Plus, Braga doesn’t just drive the drugs across the border. He sneaks them in through an underground tunnel he built in a mountain. The whole reason he needs street racers and their souped up cars is because they have to be fast enough to sneak into the entrance to this tunnel before they’re detected by security cameras. Fine. But if there are security cameras watching the border, how did Braga build several miles of tunnel through a mountain in the first place?
But wait! It gets dumber! Braga maintains a veil of secrecy around his activities by murdering his drivers after they deliver his goods. As we’ve seen in four different “Fast & Furious” films, the underground street racing scene is a close-knit community. Everybody knows everybody. Wouldn’t someone notice that all the drivers who go to work for this guy comes back deader than disco? Evidently not. Because all the underground street racers in “Fast & Furious” are stupid.
2. The Representation of the American Justice System Makes No Sense
To expose Braga’s operation, FBI Agent Brian O’Conner (Paul Walker) convinces an old street racing buddy named Letty (Michelle Rodriguez) to go undercover as one of Braga’s drug mules. She agrees to do it, only on the condition that the government drop their charges against her boyfriend Dominic Toretto (Vin Diesel), who’s currently a fugitive from justice in South America.
Now I’m not a legal expert, but this sounded mildly insane. So I asked a friend who is a legal expert, a practicing attorney, if this scenario — someone becoming an informant in order to obtain leniency for a loved one who is still on the run from the law — was remotely possible. His response:
“It’s possible, but it really doesn’t make sense. [AUTHOR’S NOTE: I swear, I didn’t put him up to saying that.] Usually people become informants to either get a better deal for themselves or for money. I’ve never heard of anyone doing it to get a better deal for another person. I don’t see why any law enforcement agency would give a lighter sentence to a fugitive who’s gone to another country to escape the law without doing anything themselves to earn better treatment.”
Of course, when Brian tells a furious Dom (he’s totally fast too!) why Letty was helping him, his explanation is vague enough that it’s possible he didn’t necessarily guarantee herpreferential treatment for Dom. So someone’s an idiot here, either Brian or Letty. Or maybe the idiot’s me, for actually trying to figure this stuff out.

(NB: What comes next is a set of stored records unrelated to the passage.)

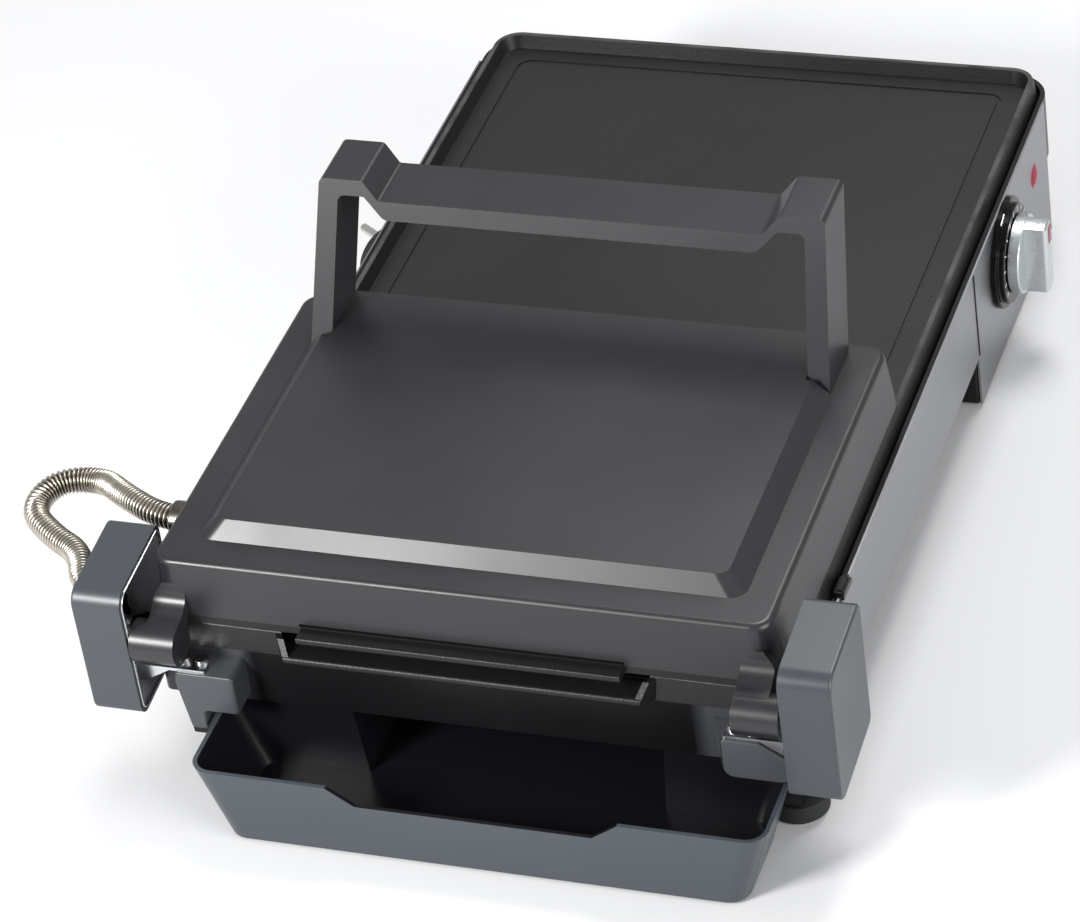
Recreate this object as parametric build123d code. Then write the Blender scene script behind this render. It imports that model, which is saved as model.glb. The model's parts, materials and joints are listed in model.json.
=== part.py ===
from build123d import *
import math
import os

# Electric table grill: a long griddle on a low body, with a contact lid over its hinge end.
# Millimetres. +X runs from the hinge end to the open end of the griddle, -Y is the side with
# the control knob, +Z is up. Shapes are drawn from the lid's hinge-side edge (x = 0, y = 0 on
# the middle plane, z = 0 on the table) and moved to the origin when they are written out.

# Lid
lid_width = 290.0
lid_depth = 205.5
lid_top = 123.0
lid_bottom = 93.0
lid_flare = 3.0
lid_far_flare = 5.5
lid_near_flare = 1.0
lid_wall = 2.2
lid_corner = 9.0
lid_edge_round = 3.0
panel_rise = 8.0
panel_half = lid_width / 2 - 24.3
panel_bevel = 8.7
panel_near = 23.4
panel_near_bevel = 6.1
panel_far_gap = 1.5
panel_far_bevel = 4.0
panel_skirt = 1.0
panel_corner = 6.0
skirt_notch_height = 2.0
lug_root = 110.0
lug_width = 15.5
lug_inset = 5.0
lug_bend_x = -1.0
lug_bend_z = 101.5
lug_bend_round = 8.0
lug_crest_x = -9.0
lug_crest_rise = 0.8
lug_under_x = -4.8
lug_under_z = 89.0
lug_foot_rise = 0.3
lug_shoulder_width = 6.5
boss_x = (30.0, lid_depth - 29.5)
boss_row = 8.5
boss_radius = 5.0
screw_radius = 1.8
screw_head = 3.2
screw_head_height = 2.0
thread_gap = 0.05

# Lid heating
pan_inset = 9.0
pan_top = 113.0
pan_sheet = 0.8
pan_draft = 5.0

# Griddle plate
plate_half = lid_width / 2 + 1.3
plate_length = 494.0
plate_top = 87.5
plate_seat = 75.0
plate_flare = 3.0
plate_end_flare = 1.5
plate_start = 0.5
plate_floor = 80.0
plate_thickness = 4.0
plate_rim = 2.4
plate_slope = 2.2
plate_corner = 13.0
plate_edge_round = 0.9
groove_inset = 10.0
groove_width = 2.4
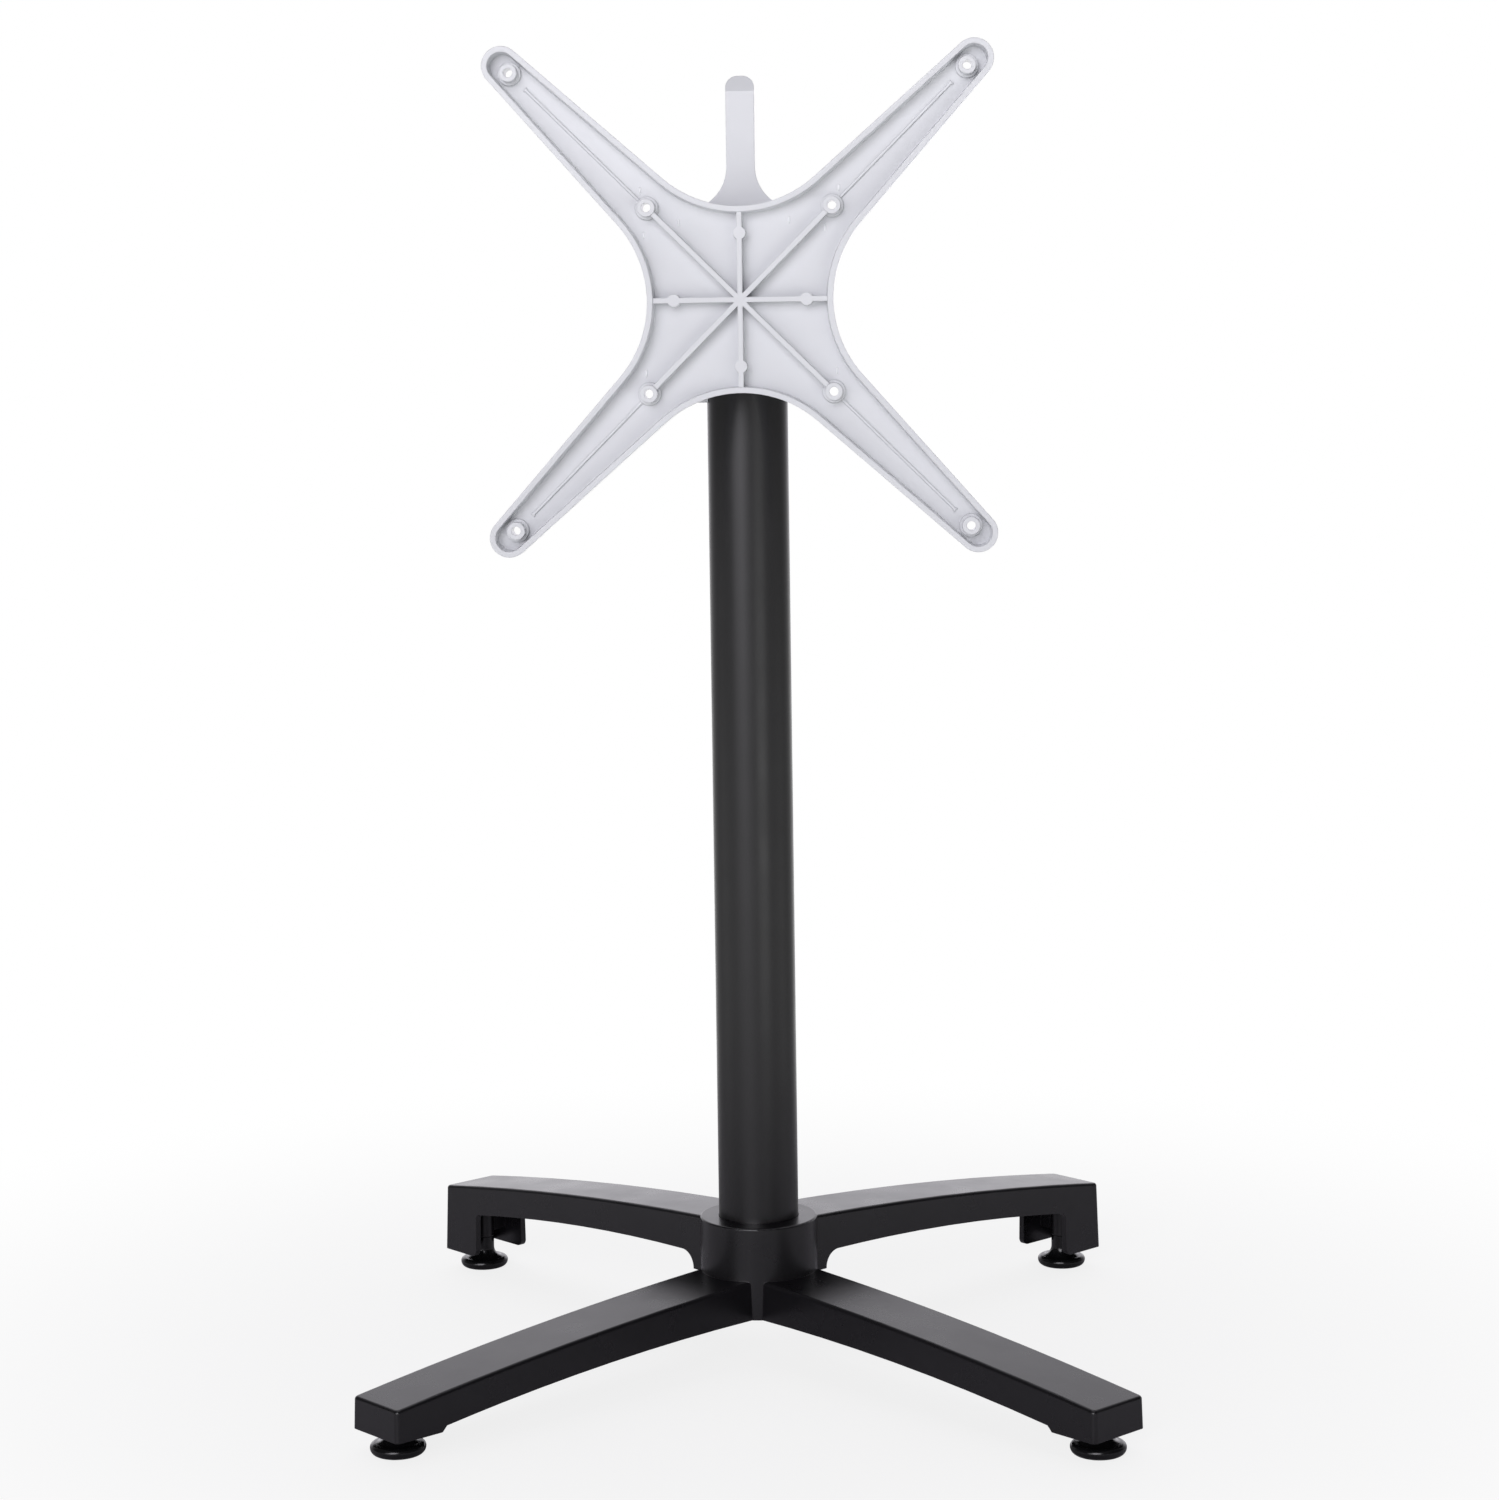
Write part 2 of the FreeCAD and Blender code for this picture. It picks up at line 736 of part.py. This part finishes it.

3. The Government’s Plan Makes No Sense
Brian and Dom follow in Letty’s footsteps and become drivers for Braga in the hopes of destroying his operation from within. Braga tries to kill them, but they’re able to escape with some of Braga’s drugs. Brian’s superiors at the FBI want to hold a press conference and announce the contraband seizure, but he convinces them not to. “Braga’s just gonna send another shipment next week and the week after that,” he tells them. His plan? “Let’s use the shipment to lure Braga out and lop the head off a multibillion dollar cartel.” He wants to catch Braga red-handed during a hand-to-hand exchange. One of the other FBI agents says, “He’ll never show,” to which Brian replies “He can’t afford not to.”
But wait, Brian, you just specifically said Braga could afford not to. You said he could lose one shipment and carry on with his business! What changed in the four seconds since you said that? Other FBI Agent is correct: Braga would never show. But then guess what? He does show after all! Because he’s an idiot too.
4. The Police’s Search Techniques Make No Sense
Before the big finale in Mexico, Brian comes to see Dom at his house, where he’s working on a car. “Everyone’s looking for you,” says Brian. The police were looking for a fugitive and Paul Walker was the only guy who thought to check his house? What kind of police search is that? That’s not a police search, that’s a Google search. Nothing came up and they all went back to playing Zuma Blitz. So add the local police to the list of morons in this movie.
5. The Fact That Paul Walker Is Still Alive At the End of the Movie Makes No Sense
Through the mass stupidity of everyone involved, Brian and Dom capture Braga in Mexico and bring him back to the United States. Braga’s stooge Fenix, played by Laz Alonso, crashes Brian’s car, and pulls him out of the wreckage. He’s about to shoot him when Dom rides to the rescue. Dom guns it at Fenix, and before he can get out of the way, a wounded Brian, lying on the ground at Fenix’s feet, grabs his leg to hold him in place. Dom runs over Fenix, killing him. But somehow Brian, who was laying right next to him, is perfectly fine. He couldn’t have jumped out of the way because a)he was badly wounded and b)he was holding Fenix to keep him from jumping out of the way himself. Which means that Brian should have been crushed by the front right tire of Dom’s car, killing him instantly. But the dumbness must continue in “Fast Five,” and so Brian magically survives.